Up close and personal, war driving has made a come back. Riding around neighborhoods to see who has crap wifi security, and then infiltrating their home network. If you have a home office that could be pretty detrimental.

I know knocking the Government is good for laughs, but departments were set up during the last administration and they are actually on their game. NIST (National Institute of Standards and Technology) has a wealth of information and very detailed Cyber Security Framework available. That is what this new bill is based on. Directing NIST to provide more resources to small businesses based on that framework. And the framework is actually good.

The problem is getting people to take it seriously, and get those who do up to speed, and not enough security professionals with the skills and knowledge.

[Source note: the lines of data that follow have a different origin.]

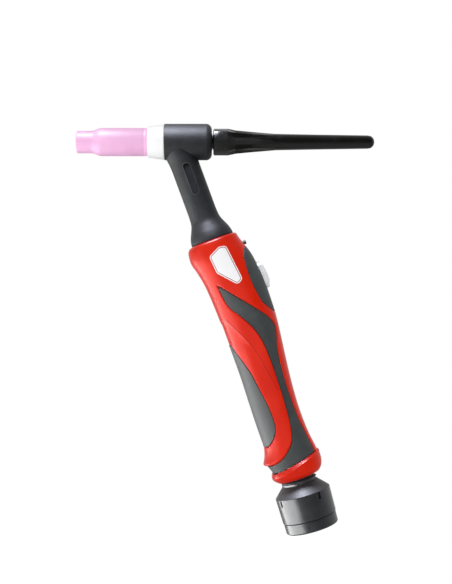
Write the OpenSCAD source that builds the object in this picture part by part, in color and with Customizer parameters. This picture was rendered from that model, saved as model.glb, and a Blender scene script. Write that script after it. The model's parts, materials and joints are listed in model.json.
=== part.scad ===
// TIG welding torch with an ergonomic handle, a fluted long back cap and a ball-jointed cable outlet.
// Frame: the origin is where the hand closes round the handle. +Z is up, the gas nozzle points
// along -X, the back cap along +X, and Y = 0 is the plane that splits the handle into its halves.
// Millimetres. "u" is the distance down the handle axis from the middle of the head,
// "v" is the distance from that axis towards the trigger, and "s" runs along the head towards the cap.

/* [Torch] */
// Lean of the neck and the handle from upright, in degrees
lean = 20.2; // [15:0.1:25]
// Distance down the handle axis from the head to the middle of the grip
grip_u = 150; // [130:1:170]

/* [Head] */
// Diameter of the moulded head
head_d = 24.1; // [23.5:0.1:26]
// Length of the head in front of the neck axis
head_front = 7.9; // [7:0.1:9]
// Length of the head behind the neck axis
head_back = 23.5; // [22:0.1:25]
// Rounding of the head's rear edge
head_edge = 3.8; // [2:0.1:4]
// Diameter of the neck
neck_d = 19; // [18.5:0.1:20]
// Distance down the axis where the neck starts to flare
neck_end = 51; // [48:0.5:53]
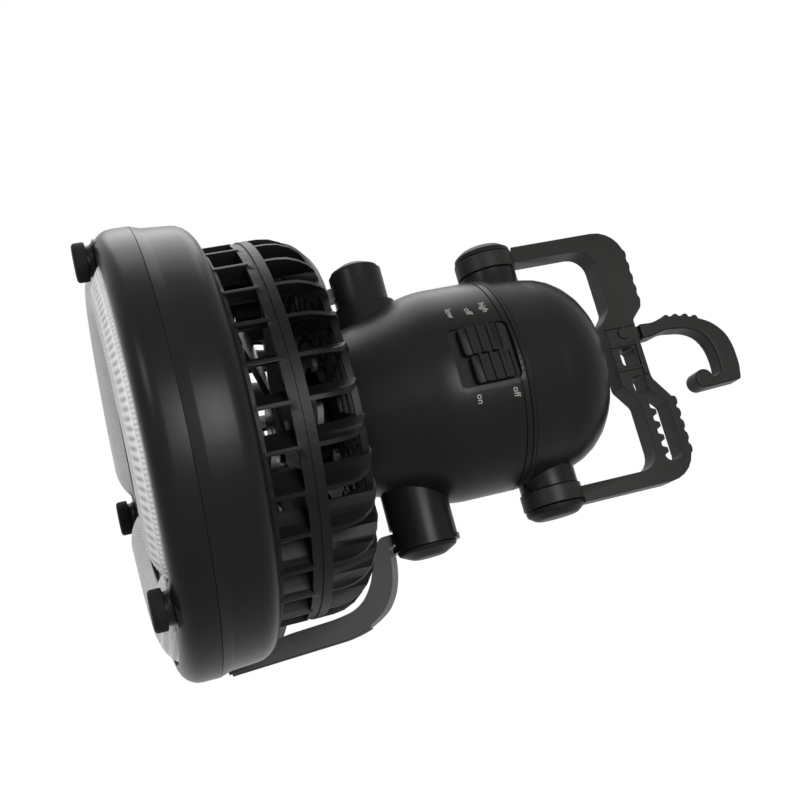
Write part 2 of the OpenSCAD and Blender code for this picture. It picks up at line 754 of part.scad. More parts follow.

This is one of those things that the Government can't just throw money at and fix it for you. It's really up to each man, woman and child to learn how to be safer and secure in how they use the web, their devices and companies to tighten things up to protect themselves better.

08-28-2018, 09:06 PM
I will say that within the last year I believe about four or five of my customers have been been hacked. I receive what looks like a legitimate email with PO from them but what I click on it nothing happens. I let them know this and they let me know they have been hacked. I have become wise to this because the email in question will always have many email addresses in the body of the email.

My run-ins with both city and federal gov. regrettably validate knocking. I cannot agree with you enough, that is up to us to always take care of ourselves.